Generative Data Augmentation in Graph Contrastive Learning for Recommendation
Yansong Wang, Qihui Lin, Junjie Huang, Tao Jia
TL;DR
The paper tackles sparsity in recommendation by marrying graph contrastive learning with generative data augmentation. It introduces GDA4Rec, which uses a deep generative noise module to produce adaptive augmented views and derives an item complement matrix from user-item interactions to provide additional self-supervised signals, forming the objective $\mathcal{L}_{aug}=\mathcal{L}_{recon}+\mathcal{L}_{ddl}$. The framework integrates a LightGCN backbone with multi-view generation and multi-pair contrast, optimized via $\mathcal{L}=\mathcal{L}_{rec}+\lambda\mathcal{L}_{cl}+\mathcal{L}_{aug}+\mathcal{L}_{reg}$ to learn informative embeddings. Experiments on three public datasets show consistent gains over strong baselines, particularly in sparse settings, and ablation confirms the contributions of the generative augmentation and item complementarities. The work advances practical self-supervised signals for recommendation and provides code for reproducibility.
Abstract
Recommendation systems have become indispensable in various online platforms, from e-commerce to streaming services. A fundamental challenge in this domain is learning effective embeddings from sparse user-item interactions. While contrastive learning has recently emerged as a promising solution to this issue, generating augmented views for contrastive learning through most existing random data augmentation methods often leads to the alteration of original semantic information.

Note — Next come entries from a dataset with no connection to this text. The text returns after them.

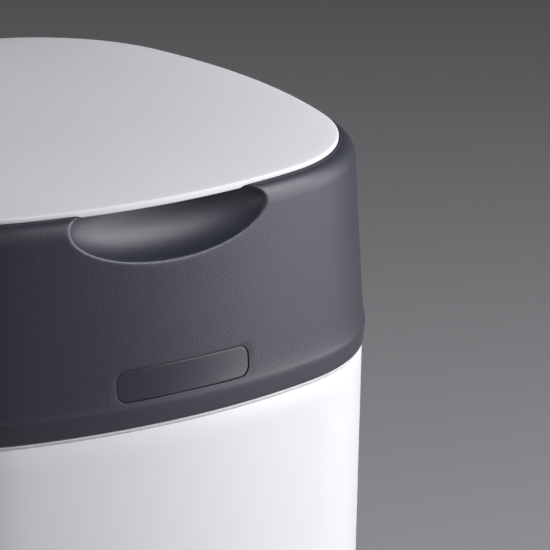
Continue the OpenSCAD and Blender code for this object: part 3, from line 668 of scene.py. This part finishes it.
def makeCollar():
    c = collar
    sheets = Sheets()
    scoopEnd = runAtDepth(c["scoopRows"])
    badgeStart, badgeEnd = (runAtDepth(d) for d in c["badgeBlock"])
    foot = runAtDepth(c["footDepth"] - c["footRound"])
    gaps = c["rowGaps"]  # between the rows down the skin, closer where it bends
    runs = spaced(0, c["edgeEnd"], gaps["edge"]) + spaced(c["edgeEnd"], c["shoulderEnd"], gaps["shoulder"])
    runs += spaced(c["shoulderEnd"], scoopEnd, gaps["scoop"])
    scoopRows = len(runs)
    runs += spaced(scoopEnd, badgeStart, gaps["wall"])
    badgeTop = len(runs)
    runs += spaced(badgeStart, badgeEnd, gaps["badge"])
    badgeBase = len(runs)
    creaseEnd = badgeEnd + c["creaseSpan"]
    runs += spaced(badgeEnd, creaseEnd, gaps["crease"]) + spaced(creaseEnd, foot, gaps["foot"])
    runs += spaced(foot, skinRun[-1], gaps["edge"]) + [skinRun[-1]]
    middle = plan["frontSteps"] // 2
    scoopLeft, scoopRight = middle - c["scoopColumns"], middle + c["scoopColumns"]
    badgeLeft, badgeRight = middle - c["badgeColumns"], middle + c["badgeColumns"]
    outer = [loop(square, skinSize(run), up(skinDepth(run))) for run in runs]

    def isOpen(r, col):
        inScoop = r < scoopRows and scoopLeft <= col < scoopRight
        return inScoop or (badgeTop <= r < badgeBase and badgeLeft <= col < badgeRight)

    sheets.grid(outer, closed=True, skip=isOpen)

    def at(r, col):
        return (square[col][0], runs[r])

    scoopBlock = [at(r, scoopLeft) for r in range(scoopRows + 1)]
    scoopBlock += [at(scoopRows, col) for col in range(scoopLeft + 1, scoopRight)]
    scoopBlock += [at(r, scoopRight) for r in range(scoopRows, -1, -1)]
    scoop = scoopPatch(sheets, scoopBlock)
    badgeBlock = [at(r, badgeLeft) for r in range(badgeTop, badgeBase)]
    badgeBlock += [at(badgeBase, col) for col in range(badgeLeft, badgeRight)]
    badgeBlock += [at(r, badgeRight) for r in range(badgeBase, badgeTop, -1)]
    badgeBlock += [at(badgeTop, col) for col in range(badgeRight, badgeLeft, -1)]
    badgePocket(sheets, badgeBlock)

    # the seat's wall and the flange; in front their columns follow the scoop
    seatZ = up(c["seatDepth"])
    topSize = c["flangeSize"] + 0.35
    flangeSizes = [c["seatSize"] + (topSize - c["seatSize"]) * k / 4 for k in range(5)]
    lip = [(c["flangeSize"] + 0.1, seatZ - 0.1), (c["flangeSize"], seatZ - 0.4)]
    seat = [outer[0]] + [loop(square, size, seatZ) for size in flangeSizes]
    seat += [loop(square, size, z) for size, z in lip]
    sheets.grid(seat, closed=True, skip=lambda r, col: scoopLeft <= col < scoopRight)
    back = scoop[-1]
    wallLeft = [row[0] for row in scoop]
    wallRight = [row[-1] for row in scoop]

    def under(line, stop):
        return [np.array((p[0], frontY(p[0] / c["seatSize"]) * c["seatSize"], seatZ))
                if abs(p[0]) > abs(stop[0]) else stop for p in line]

    lowLeft, lowRight = under(wallLeft, back[0]), under(wallRight, back[-1])
    sheets.grid([wallLeft, lowLeft])
    sheets.grid([wallRight, lowRight])
    ledge = [p for p in lowLeft if p[0] < back[0][0] - 1e-6] + list(back)
    ledge += [p for p in reversed(lowRight) if p[0] > back[-1][0] + 1e-6]
    shares = [p[0] / c["seatSize"] for p in ledge]
    inner = [np.array((q * topSize, frontY(q) * topSize, seatZ)) for q in shares]
    rows = [[a + (b - a) * k / 4 for a, b in zip(ledge, inner)] for k in range(5)]
    rows += [[(q * size, frontY(q) * size, z) for q in shares] for size, z in lip]
    sheets.grid(rows)
    below = loop(square, c["flangeSize"], up(c["flangeBase"]) + 0.6)
    sheets.stitch(rows[-1], below[scoopLeft:scoopRight + 1])
    sheets.grid([seat[-1], below], closed=True, skip=lambda r, col: scoopLeft <= col < scoopRight)

    # underside of the flange and the inner wall, pushed in behind the scoop
    centre, axes = np.array(c["scoopCentre"]), np.array(c["scoopAxes"]) + c["scoopWall"]

    def pushed(row):
        result = []
        for x, y, z in row:
            room = 1 - ((x - centre[0]) / axes[0]) ** 2 - ((z - centre[2]) / axes[2]) ** 2
            if room > 0 and y < c["pushFrom"]:
                y = max(y, centre[1] + axes[1] * math.sqrt(room))
            result.append((x, y, z))
        return result

    innerLine = [(c["flangeSize"], c["flangeBase"] - 0.6), (c["flangeSize"], c["flangeBase"] - 0.3),
                 (c["flangeSize"] + 0.3, c["flangeBase"]), (108, c["flangeBase"]), (113, c["flangeBase"])]
    innerLine += [(sizeAtDepth(d) - c["wall"], d) for d in [c["flangeBase"]] + c["innerDepths"]]
    innerLine += [(c["footSize"] - c["wall"] + 0.3, c["footDepth"]), (skinLine[-1][1], c["footDepth"])]
    sheets.grid([pushed(loop(square, size, up(d))) for size, d in innerLine], closed=True)
    return sheets.make("collar", 30)


collarMesh = makeCollar()
print("collar skin:", len(collarMesh.data.polygons), "faces")

# Hinges: the axis, the round of the knuckle and where the knuckle and the lugs beside it end.
# The web and arm points join the rounds to the collar, the tub and the lid.

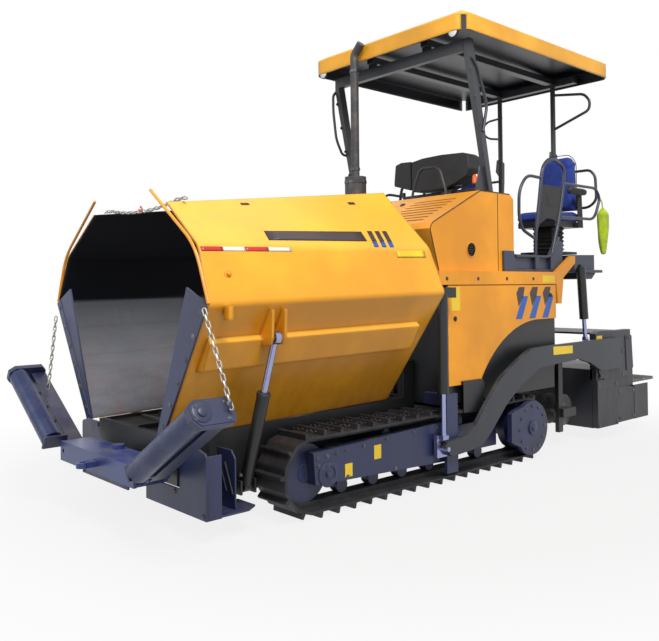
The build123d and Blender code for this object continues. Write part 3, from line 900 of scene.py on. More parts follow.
@dataclass
class Stage:
    """Floor, light and camera."""

    eye: tuple[float, float, float] = (5.090, 4.702, 1.52)
    yaw: float = 48.155
    pitch: float = 0.824
    roll: float = 0.579
    focal: float = 757.08
    centre: tuple[float, float] = (329.27, 277.67)
    image: tuple[int, int] = (659, 641)
    sensor: float = 36.0
    floor_radius: float = 60
    floor_white: float = 0.84
    floor_fade: tuple[float, float] = (2.2, 5.0)
    sky: tuple[float, float, float, float] = (0.94, 0.97, 1.0, 1)
    sky_strength: float = 0.40
    lamps: tuple = (     # name, place, aim, size, power, colour
        ("key", (3.5, 6.5, 9.5), (0, 0, 1.2), 4.5, 1150.0, (1.0, 0.97, 0.92)),
        ("fill", (9.0, -2.0, 4.5), (0.5, 0, 1.2), 6.0, 170.0, (0.92, 0.96, 1.0)))

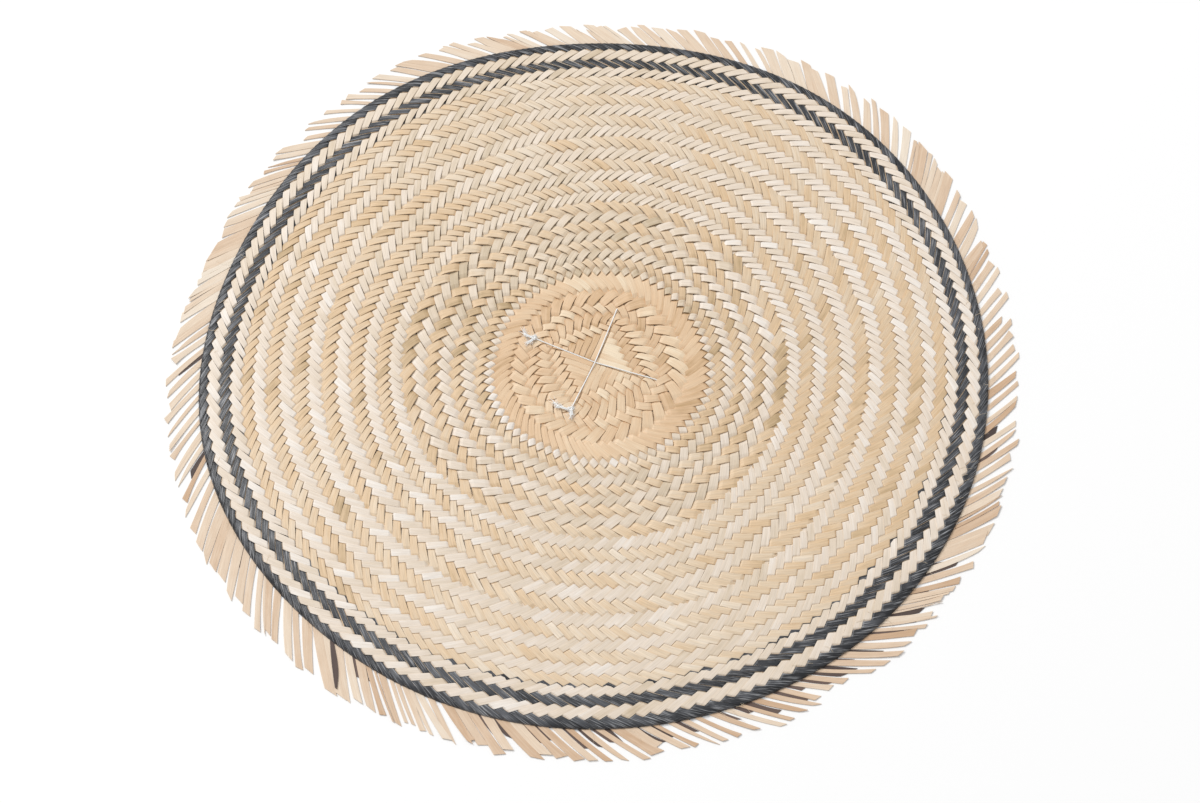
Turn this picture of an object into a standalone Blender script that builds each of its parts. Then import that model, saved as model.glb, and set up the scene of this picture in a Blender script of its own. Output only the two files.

In this paper, we propose a novel framework, GDA4Rec (Generative Data Augmentation in graph contrastive learning for Recommendation) to generate high-quality augmented views and provide robust self-supervised signals. Specifically, we employ a noise generation module that leverages deep generative models to approximate the distribution of original data for data augmentation. Additionally, GDA4Rec further extracts an item complement matrix to characterize the latent correlations between items and provide additional self-supervised signals. Lastly, a joint objective that integrates recommendation, data augmentation and contrastive learning is used to enforce the model to learn more effective and informative embeddings. Extensive experiments are conducted on three public datasets to demonstrate the superiority of the model. The code is available at: https://github.com/MrYansong/GDA4Rec.